EFFECT OF PROCESS AND FORMULATION PARAMETERS ON PREDNISOLONE LOADED PLGA SUSTAINED RELEASE NANOPARTICLES: QUALITY BY DESIGN APPROACH
Rameshwari P. Darade*, Fatima J. Sayyad, anuja patil
Government college of pharmacy, Karad.
The aim of current study was to optimize the effect of process and formulation parameters and to develop nanoparticulate drug delivery system to achieve sustained release of Prednisolone (PS) from a biodegradable polymer; PLGA. PS loaded PLGA nanoparticles were fabricated using nanoprecipitation technique with poloxamer 188 as a stabilizer. Quality by design approach was implemented to optimize effect of parameters and generate the design space using selected I-Optimal RSM design for design of experimentation (DoE) based on the risk assessment, an element of QbD approach. The effect of critical material; PLGA: Poloxamer 188 ratio and process parameter; stirring speed were linked to CQAs; particle size and % entrapment efficiency. The prepared PS loaded PLGA nanoparticles were characterized for particle size, polydispersity index (PDI) (Malvern Zetasizer ZS 90), entrapment efficiency, in-vitro diffusion study, DSC, XRD, SEM. Acceptance criteria for CQAs were considered as particle size in the range of 150-350 nm and entrapment efficiency in the range of 55-78.14 % w/w, which gave the design space with combination of selected critical parameters assuring robust formulation with desired Quality Target Product Profile (QTPP).

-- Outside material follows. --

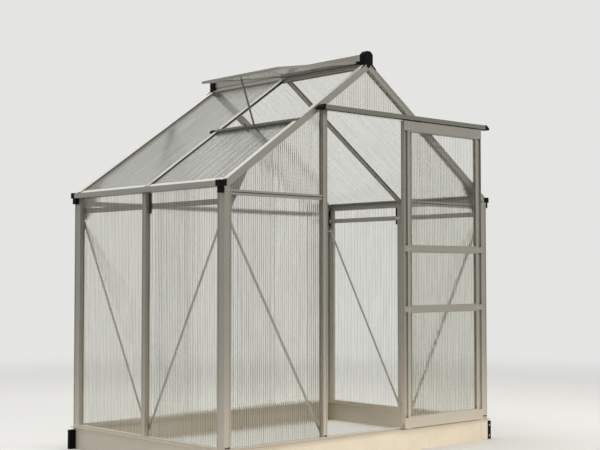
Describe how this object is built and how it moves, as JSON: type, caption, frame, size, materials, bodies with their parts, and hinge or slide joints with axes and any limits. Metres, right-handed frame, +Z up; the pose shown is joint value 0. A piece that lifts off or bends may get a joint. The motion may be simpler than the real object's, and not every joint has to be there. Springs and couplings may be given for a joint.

PS loaded PLGA nanoparticles were spherical in shape, has narrow PDI. In-vitro diffusion study showed initial burst effect due to surface embedded drug and further gives sustained drug release which might be due to PLGA nanoparticles matrix system. Validation of model performed by comparing experimental values with predicted value of representative formulation within design space, confirming validity of generated mathematical model. Optimized formulations of PS loaded PLGA nanoparticles showed 78.14±0.20 % entrapment efficiency, particle size 173.7 nm with 0.103 PDI within design space which demonstrated effective drug delivery providing sustained drug release for a period of more than 4 weeks. Hence it can be concluded that QbD approach can be successfully implemented to optimize the effect of process and formulation parameters resulting the effective targeting of drug for long term therapy with PLGA as biodegradable polymer.